Jack Reacher’s journey is dictated by whim, and a town named Mother’s Rest—a cryptic dot in an ocean of Oklahoma wheat—provokes his latest detour. His simple quest to learn the origin of the name immediately meets a wall of silent hostility from the town’s inhabitants. This isolation is broken only by Michelle Chang, a former FBI agent turned private investigator, who mistakes the arriving Reacher for her missing partner. The partner vanished while pursuing a vague case in Mother’s Rest, and Chang’s presence signals that the town’s secret is not merely quaint history but something actively and dangerously guarded. Teaming with Chang, Reacher’s investigation rapidly expands from the claustrophobic streets of Mother’s Rest into a cross-country pursuit. Their trail leads them to Los Angeles, Chicago, Phoenix, and San Francisco, following tenuous clues that point to a sophisticated criminal network. They enlist the aid of a journalist and a hacker, learning to navigate the obscured layers of the Deep Web, where the network’s operations are hidden.

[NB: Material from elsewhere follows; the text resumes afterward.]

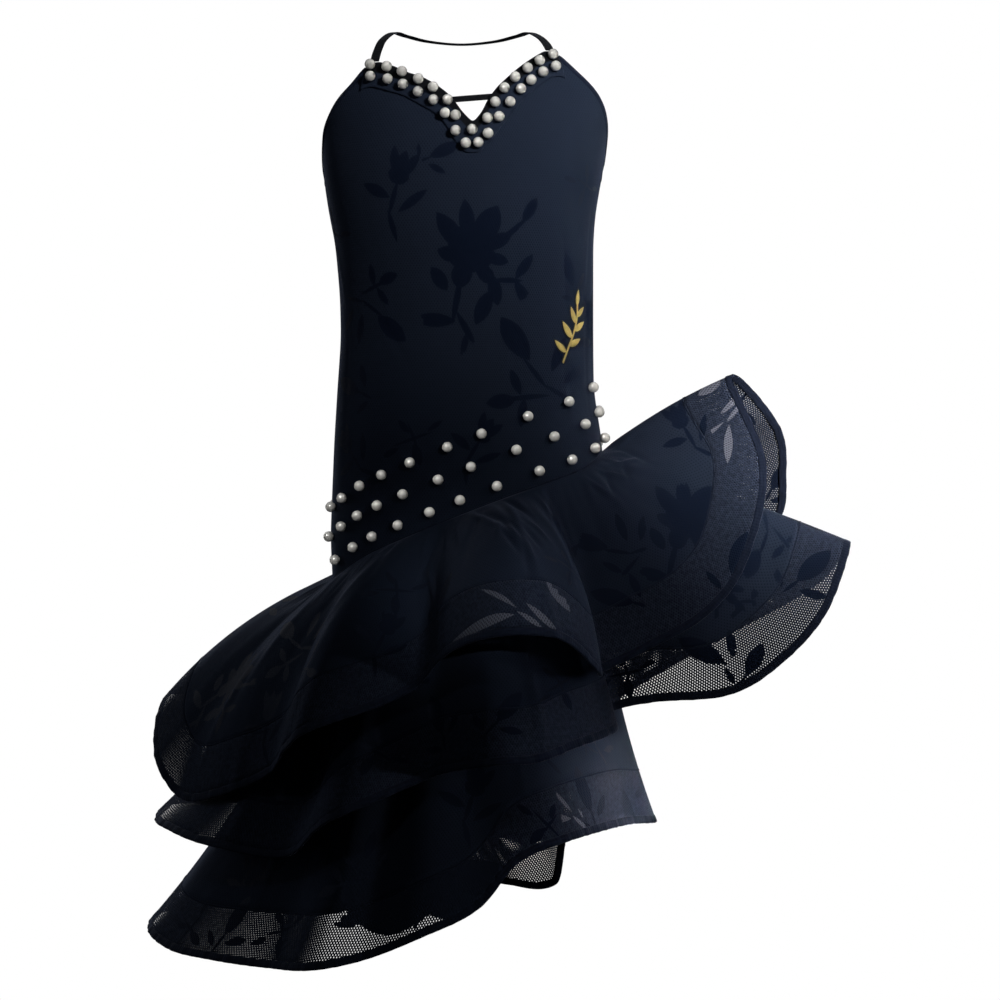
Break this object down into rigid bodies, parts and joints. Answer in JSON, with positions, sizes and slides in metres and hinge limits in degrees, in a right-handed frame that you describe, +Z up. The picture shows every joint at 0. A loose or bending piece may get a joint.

The opposition escalates from local intimidation to coordinated attacks by professional assassins, confirming the immense value of whatever is being protected. The core of the mystery remains frustratingly opaque until the final return to Mother’s Rest. The town’s economic sustenance and its ominous name are revealed to be facets of the same grotesque enterprise. Reacher and Chang discover that the community serves as a front for a service catering to the most extreme and sadistic fantasies of a wealthy clientele, a revelation that redefines their understanding of the case’s stakes. This installment stands as a particularly dark entry in the series, grafting a classic Reacher narrative of small-town corruption onto a chillingly modern framework of digital anonymity and globalized predation. It tests the limits of Reacher’s physical endurance and deductive prowess against an adversary whose business model is pure, calculated evil, demanding a final confrontation that is as intellectually satisfying as it is violently conclusive.

Community Verdict

The consensus positions this as a strong, if particularly grim, return to the classic Reacher formula after recent deviations. Readers praise the tightly wound plot and the masterful pacing that builds a pervasive sense of dread, culminating in a finale many found genuinely shocking and unexpectedly dark. The partnership with Michelle Chang is widely celebrated; she is regarded as a competent, formidable ally who matches Reacher intellectually and operates as a true partner rather than a mere plot device. Criticism is sharply divided on the novel’s climax. A significant faction finds the revealed criminal enterprise to be a bridge too far—excessively grotesque and psychologically disturbing, to the point of overshadowing the narrative’s pleasures. Others defend it as a bold, plausible exploration of contemporary evil. A secondary critique notes a perceived over-reliance on technical exposition about the Deep Web, which some feel slows the momentum. Despite these contentions, the book is overwhelmingly seen as a compelling page-turner that successfully marries Reacher’s iconic brute-force justice with a disquieting, modern mystery.

Hot Topics

  • 1The shocking and deeply disturbing nature of the criminal enterprise revealed in the final act, which many found excessively dark and grotesque.
  • 2The effective partnership and chemistry between Reacher and Michelle Chang, hailed as one of the best sidekick dynamics in the series.
  • 3The novel's successful return to a classic small-town mystery formula after more globetrotting recent installments.
  • 4Reacher showing uncharacteristic physical vulnerability, suffering a head injury that impacts his performance and hints at his aging.
  • 5The extensive use of the Deep Web as a central plot device, with debates over its narrative integration and technical accuracy.
  • 6The unresolved ending and potential for Chang to become a recurring character, breaking Reacher's typical loner pattern.